Investigating the ground-state and ionization processes of hydrogen peroxide dimers using sequentially combined theoretical approaches

Abstract

We present a study of the structures and ionization energies (IEs) of a series of conformations of hydrogen peroxide (H2O2) dimers. Ground-state properties were computed using the coupled-cluster with single, double, and perturbative triple excitations, CCSD(T), method with large correlation-consistent basis sets, while the ten lowest-lying IEs of the H2O2 dimer conformations were determined through the use of the equationof- motion ionization potential coupled-cluster with single and double excitations method (EOMIP-CCSD) combined with correlation-consistent basis sets, extrapolation to the complete basis set limit, and consideration of core-correlation effects. All of the stable conformations were determined to be within 10 kJ/mol of the most stable structure (conformation I). The first IE of conformation I was determined to be 11.72 eV, while the corresponding value for conformation V was calculated as 11.58 eV. This difference (which was also noticed for other low-lying IEs and conformations) may be helpful for the assignments of experimental results.
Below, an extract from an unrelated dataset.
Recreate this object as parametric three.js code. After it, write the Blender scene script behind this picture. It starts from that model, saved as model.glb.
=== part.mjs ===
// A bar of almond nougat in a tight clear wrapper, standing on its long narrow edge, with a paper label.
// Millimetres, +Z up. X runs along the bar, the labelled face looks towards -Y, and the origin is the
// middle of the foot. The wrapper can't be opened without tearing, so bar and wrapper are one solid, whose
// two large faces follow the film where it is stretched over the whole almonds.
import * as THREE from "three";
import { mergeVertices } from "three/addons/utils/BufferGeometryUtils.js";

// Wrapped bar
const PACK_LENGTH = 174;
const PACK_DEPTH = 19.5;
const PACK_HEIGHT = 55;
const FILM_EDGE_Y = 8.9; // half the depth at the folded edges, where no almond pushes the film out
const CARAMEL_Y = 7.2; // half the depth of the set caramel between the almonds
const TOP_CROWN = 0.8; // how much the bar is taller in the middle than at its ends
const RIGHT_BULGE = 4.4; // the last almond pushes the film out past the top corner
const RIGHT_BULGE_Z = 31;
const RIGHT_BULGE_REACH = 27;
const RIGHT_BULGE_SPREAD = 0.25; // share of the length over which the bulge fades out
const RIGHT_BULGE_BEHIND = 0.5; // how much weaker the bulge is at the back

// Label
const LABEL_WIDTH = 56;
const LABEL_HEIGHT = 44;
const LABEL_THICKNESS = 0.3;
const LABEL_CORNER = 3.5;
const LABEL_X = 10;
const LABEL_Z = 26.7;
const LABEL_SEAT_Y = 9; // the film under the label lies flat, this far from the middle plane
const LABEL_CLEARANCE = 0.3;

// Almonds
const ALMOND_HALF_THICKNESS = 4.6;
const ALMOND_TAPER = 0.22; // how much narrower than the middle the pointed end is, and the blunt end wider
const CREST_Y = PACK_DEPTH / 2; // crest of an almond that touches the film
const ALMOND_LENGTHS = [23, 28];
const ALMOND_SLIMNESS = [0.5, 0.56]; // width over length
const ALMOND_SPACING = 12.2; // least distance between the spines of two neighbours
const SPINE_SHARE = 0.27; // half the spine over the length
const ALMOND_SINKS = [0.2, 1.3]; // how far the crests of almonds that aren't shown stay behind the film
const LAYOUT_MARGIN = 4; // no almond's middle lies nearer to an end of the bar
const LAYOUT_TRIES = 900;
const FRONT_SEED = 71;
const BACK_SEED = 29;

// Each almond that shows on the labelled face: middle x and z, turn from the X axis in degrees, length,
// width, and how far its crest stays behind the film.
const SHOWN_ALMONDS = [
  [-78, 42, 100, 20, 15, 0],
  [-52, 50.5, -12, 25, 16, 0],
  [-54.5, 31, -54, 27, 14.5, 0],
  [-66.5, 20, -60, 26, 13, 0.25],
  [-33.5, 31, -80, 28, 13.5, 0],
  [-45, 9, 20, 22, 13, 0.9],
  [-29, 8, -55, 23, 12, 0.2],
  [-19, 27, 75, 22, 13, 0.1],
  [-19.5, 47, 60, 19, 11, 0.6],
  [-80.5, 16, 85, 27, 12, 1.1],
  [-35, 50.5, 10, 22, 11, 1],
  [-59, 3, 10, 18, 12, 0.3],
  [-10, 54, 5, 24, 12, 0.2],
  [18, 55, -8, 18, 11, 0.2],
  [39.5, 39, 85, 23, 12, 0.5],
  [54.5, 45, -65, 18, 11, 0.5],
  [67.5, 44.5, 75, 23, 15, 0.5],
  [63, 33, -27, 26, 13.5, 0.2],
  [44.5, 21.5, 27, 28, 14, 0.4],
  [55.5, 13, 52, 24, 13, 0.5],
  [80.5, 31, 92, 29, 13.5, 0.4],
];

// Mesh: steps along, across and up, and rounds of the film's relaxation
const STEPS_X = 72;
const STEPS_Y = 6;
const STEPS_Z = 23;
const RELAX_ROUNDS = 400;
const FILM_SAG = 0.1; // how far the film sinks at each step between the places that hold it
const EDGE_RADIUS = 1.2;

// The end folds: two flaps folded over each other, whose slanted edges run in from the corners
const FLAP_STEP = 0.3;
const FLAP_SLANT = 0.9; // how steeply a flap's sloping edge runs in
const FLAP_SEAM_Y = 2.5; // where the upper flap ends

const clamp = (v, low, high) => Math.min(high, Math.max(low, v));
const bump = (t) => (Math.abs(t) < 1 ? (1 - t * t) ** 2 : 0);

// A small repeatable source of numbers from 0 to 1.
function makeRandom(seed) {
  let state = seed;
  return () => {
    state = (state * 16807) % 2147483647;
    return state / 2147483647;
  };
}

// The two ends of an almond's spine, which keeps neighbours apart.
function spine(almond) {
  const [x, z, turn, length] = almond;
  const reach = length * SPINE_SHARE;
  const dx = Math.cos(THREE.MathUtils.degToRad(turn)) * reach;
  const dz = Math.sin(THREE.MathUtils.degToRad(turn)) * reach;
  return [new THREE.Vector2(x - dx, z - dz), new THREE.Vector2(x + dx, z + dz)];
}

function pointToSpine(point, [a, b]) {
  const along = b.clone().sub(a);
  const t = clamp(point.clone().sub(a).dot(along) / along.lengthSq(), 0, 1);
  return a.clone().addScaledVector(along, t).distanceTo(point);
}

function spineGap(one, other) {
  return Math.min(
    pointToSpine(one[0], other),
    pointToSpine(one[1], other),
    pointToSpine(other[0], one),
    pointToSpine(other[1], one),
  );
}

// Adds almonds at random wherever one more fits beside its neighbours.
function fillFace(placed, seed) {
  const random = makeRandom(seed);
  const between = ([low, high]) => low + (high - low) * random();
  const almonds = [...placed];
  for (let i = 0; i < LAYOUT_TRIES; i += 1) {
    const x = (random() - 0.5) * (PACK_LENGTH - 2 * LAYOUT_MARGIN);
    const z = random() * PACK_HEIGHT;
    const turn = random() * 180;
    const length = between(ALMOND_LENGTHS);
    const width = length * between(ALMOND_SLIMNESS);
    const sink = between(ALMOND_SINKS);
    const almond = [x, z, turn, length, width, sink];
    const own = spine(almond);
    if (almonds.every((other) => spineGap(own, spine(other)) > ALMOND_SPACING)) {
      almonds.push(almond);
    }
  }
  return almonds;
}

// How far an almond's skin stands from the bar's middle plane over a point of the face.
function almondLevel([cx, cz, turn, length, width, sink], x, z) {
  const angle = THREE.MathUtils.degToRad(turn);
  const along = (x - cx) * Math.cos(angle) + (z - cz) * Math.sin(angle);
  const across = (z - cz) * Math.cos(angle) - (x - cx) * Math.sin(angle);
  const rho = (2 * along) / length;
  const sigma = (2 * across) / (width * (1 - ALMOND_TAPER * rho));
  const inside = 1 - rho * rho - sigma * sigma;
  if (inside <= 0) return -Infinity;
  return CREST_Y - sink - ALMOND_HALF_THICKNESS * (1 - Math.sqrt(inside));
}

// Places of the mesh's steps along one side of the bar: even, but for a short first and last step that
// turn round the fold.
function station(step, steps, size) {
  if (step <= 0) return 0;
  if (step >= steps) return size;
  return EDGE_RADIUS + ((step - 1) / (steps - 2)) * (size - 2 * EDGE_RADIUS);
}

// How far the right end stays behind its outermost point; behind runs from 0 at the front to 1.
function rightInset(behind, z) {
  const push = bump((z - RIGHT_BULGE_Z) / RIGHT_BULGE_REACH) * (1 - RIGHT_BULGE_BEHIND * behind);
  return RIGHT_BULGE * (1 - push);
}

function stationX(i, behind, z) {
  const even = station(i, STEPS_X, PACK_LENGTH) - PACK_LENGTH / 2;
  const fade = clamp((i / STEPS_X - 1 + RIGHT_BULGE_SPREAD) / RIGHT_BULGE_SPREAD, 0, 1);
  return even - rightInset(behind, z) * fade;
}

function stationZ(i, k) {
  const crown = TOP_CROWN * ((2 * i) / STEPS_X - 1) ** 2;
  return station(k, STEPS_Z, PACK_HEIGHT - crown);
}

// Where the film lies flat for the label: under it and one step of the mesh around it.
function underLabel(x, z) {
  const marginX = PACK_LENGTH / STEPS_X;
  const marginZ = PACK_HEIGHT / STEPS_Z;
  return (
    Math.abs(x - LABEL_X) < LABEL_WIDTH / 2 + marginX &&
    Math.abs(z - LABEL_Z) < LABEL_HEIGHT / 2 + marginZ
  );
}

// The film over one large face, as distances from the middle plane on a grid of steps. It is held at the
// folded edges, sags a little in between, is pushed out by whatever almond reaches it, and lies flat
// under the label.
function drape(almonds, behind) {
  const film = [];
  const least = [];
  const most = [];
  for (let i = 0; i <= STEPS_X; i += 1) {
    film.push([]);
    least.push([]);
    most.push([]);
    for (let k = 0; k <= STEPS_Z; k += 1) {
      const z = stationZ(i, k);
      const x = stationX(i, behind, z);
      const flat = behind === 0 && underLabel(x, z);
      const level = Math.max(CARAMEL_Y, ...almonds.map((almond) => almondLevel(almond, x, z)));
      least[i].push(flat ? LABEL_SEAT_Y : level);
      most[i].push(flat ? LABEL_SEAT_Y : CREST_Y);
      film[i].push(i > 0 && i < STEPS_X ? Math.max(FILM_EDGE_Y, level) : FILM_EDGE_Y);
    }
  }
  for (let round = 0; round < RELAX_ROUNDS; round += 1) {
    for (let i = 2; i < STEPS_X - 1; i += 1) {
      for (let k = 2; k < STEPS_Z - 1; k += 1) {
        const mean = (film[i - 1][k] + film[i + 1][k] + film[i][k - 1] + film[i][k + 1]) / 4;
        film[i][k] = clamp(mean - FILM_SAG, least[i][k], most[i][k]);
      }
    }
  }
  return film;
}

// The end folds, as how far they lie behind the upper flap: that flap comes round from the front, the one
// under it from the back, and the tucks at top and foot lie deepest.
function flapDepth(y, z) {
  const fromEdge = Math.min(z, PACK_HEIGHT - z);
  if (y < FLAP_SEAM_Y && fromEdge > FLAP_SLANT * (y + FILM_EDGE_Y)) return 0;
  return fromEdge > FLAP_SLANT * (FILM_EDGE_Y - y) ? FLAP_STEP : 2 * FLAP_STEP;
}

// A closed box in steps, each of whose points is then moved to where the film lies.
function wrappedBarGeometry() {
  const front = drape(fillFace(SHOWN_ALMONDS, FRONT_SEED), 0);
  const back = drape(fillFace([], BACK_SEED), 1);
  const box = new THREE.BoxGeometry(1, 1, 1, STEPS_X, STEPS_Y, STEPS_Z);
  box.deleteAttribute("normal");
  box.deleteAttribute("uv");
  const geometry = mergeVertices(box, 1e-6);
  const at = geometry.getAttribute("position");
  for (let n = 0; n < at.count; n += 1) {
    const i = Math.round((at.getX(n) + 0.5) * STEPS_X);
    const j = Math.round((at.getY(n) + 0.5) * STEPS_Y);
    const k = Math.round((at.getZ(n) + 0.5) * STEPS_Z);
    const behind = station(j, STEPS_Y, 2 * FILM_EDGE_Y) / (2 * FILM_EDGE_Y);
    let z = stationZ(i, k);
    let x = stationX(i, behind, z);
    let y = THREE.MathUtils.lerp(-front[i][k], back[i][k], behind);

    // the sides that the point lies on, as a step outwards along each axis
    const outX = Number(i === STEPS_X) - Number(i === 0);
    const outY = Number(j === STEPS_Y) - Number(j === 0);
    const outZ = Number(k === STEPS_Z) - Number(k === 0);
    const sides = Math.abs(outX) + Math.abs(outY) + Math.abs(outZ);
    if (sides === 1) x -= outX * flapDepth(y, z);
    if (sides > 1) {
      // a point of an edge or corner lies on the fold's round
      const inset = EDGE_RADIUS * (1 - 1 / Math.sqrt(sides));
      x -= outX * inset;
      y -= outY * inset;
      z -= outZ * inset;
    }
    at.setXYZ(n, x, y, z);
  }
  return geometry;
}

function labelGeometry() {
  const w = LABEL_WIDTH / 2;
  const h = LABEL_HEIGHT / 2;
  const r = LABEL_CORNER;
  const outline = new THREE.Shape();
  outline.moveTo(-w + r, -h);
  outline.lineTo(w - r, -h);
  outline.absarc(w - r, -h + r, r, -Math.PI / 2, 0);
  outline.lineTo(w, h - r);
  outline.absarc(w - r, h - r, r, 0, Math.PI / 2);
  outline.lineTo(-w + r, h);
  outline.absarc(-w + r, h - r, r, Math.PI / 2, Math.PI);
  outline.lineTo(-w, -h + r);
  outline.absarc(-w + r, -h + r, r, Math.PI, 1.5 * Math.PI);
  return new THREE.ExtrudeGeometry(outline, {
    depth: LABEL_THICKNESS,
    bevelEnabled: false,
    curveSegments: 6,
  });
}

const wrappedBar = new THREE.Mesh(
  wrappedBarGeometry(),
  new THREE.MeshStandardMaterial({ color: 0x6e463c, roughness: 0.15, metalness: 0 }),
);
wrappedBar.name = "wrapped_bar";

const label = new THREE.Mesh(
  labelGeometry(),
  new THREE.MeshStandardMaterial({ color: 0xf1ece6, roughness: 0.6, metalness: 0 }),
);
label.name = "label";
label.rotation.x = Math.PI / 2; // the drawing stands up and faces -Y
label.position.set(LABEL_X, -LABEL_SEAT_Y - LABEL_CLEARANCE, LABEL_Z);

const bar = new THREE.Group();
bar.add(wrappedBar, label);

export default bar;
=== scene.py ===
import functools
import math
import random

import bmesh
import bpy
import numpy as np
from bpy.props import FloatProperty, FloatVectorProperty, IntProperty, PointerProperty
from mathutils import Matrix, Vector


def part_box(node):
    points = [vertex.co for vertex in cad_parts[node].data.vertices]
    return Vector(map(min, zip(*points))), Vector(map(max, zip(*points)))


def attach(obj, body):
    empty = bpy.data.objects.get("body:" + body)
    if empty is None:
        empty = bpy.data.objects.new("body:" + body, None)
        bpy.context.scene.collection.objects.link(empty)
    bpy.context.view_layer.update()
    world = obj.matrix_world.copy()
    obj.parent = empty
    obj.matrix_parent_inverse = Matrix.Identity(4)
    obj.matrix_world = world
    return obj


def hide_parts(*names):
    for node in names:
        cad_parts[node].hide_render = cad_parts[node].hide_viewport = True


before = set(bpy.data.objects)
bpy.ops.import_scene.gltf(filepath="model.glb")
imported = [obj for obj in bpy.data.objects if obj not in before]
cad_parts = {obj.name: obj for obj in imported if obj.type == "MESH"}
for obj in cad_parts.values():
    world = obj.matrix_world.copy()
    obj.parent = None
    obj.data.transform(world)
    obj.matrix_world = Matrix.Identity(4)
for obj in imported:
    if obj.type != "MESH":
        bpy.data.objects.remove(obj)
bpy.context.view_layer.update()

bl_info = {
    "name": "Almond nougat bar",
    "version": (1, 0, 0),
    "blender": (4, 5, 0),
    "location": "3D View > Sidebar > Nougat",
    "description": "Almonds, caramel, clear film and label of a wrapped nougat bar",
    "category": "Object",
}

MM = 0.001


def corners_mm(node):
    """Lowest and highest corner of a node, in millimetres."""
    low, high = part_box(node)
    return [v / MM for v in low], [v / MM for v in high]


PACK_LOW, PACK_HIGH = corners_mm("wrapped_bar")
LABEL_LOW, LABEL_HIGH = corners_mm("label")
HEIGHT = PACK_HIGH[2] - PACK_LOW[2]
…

Given that the H2O2 clusters were first isolated through the use of beam experiments in the recent years, it is expected that the present work can call the attention of the community. In addition, the use of the combined theoretical approaches employed regarding the selection of the relevant conformations and the exploration of the corresponding ionization processes for the molecular clusters may present an initial guide for researchers venturing into the field.